I can accept my own grief when I see it as grief for a big shift in the overall Tribe. That helps me see more what I need to do, more where the needs are that I want to fill. And I don't feel like I am insulting my friends by feeling that part of me really is alone now.
It has been hard to hear people say "Oh, but you have friends!" as though facing the absence of family is in some way a denigration of the friendships in my life. I might point out that the people who say that have abundant families and would probably not give me one of their children, or give up a parent so I could have one, you know? I am in a unique spot. I'll fumble my way through it, and will do the grief work I need to get to the other side of it, but accepting the legitimacy of my own position is a big start.
Of course, weaving through all of this is the fact that I have had the company of God in this -- who reminds me that although it is not simple, it is a blip on my life's oscilloscope, and that there is abundance here and at the other side of it as well. God, who never lets me forget the world is full, and that any painful fantasy about emptiness is my own doing, and neither His will nor my reality.
And so I plod on with abundant hope through this holiday slog, figuring it out as I go along, me and my Tribe.

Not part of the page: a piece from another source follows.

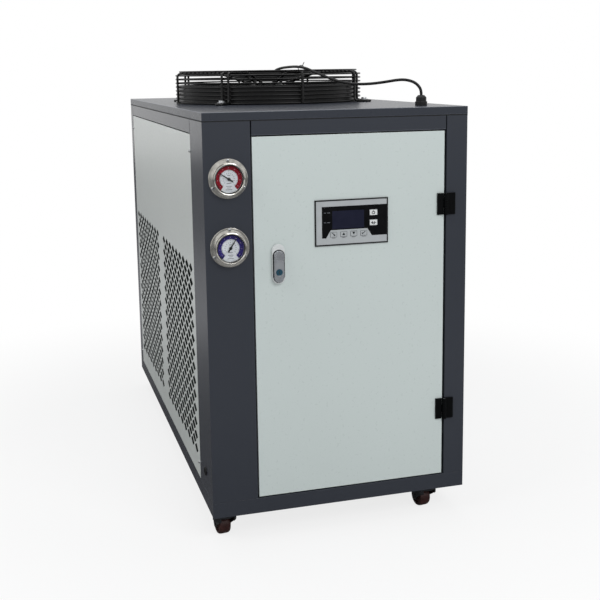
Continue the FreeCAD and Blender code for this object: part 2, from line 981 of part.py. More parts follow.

Saturday, December 02, 2006
I Love Irony
I was watching a TV show the other day on which an American married couple was interviewed. They were also lesbians. One of them had been a man before they met. They live in a state that does not recognize gay marriage. Their state is also so hostile to transgendered people that the state defines a person's sex as whatever sex they were born with. So the state considers them male and female and could not deny them a full marriage and all the rights thereto, despite the fact that they are a gay couple. I love stories like this. Stories that show no matter how many pieces of duct tape you slap over the place where the fresh air is getting in, that fresh air prevails.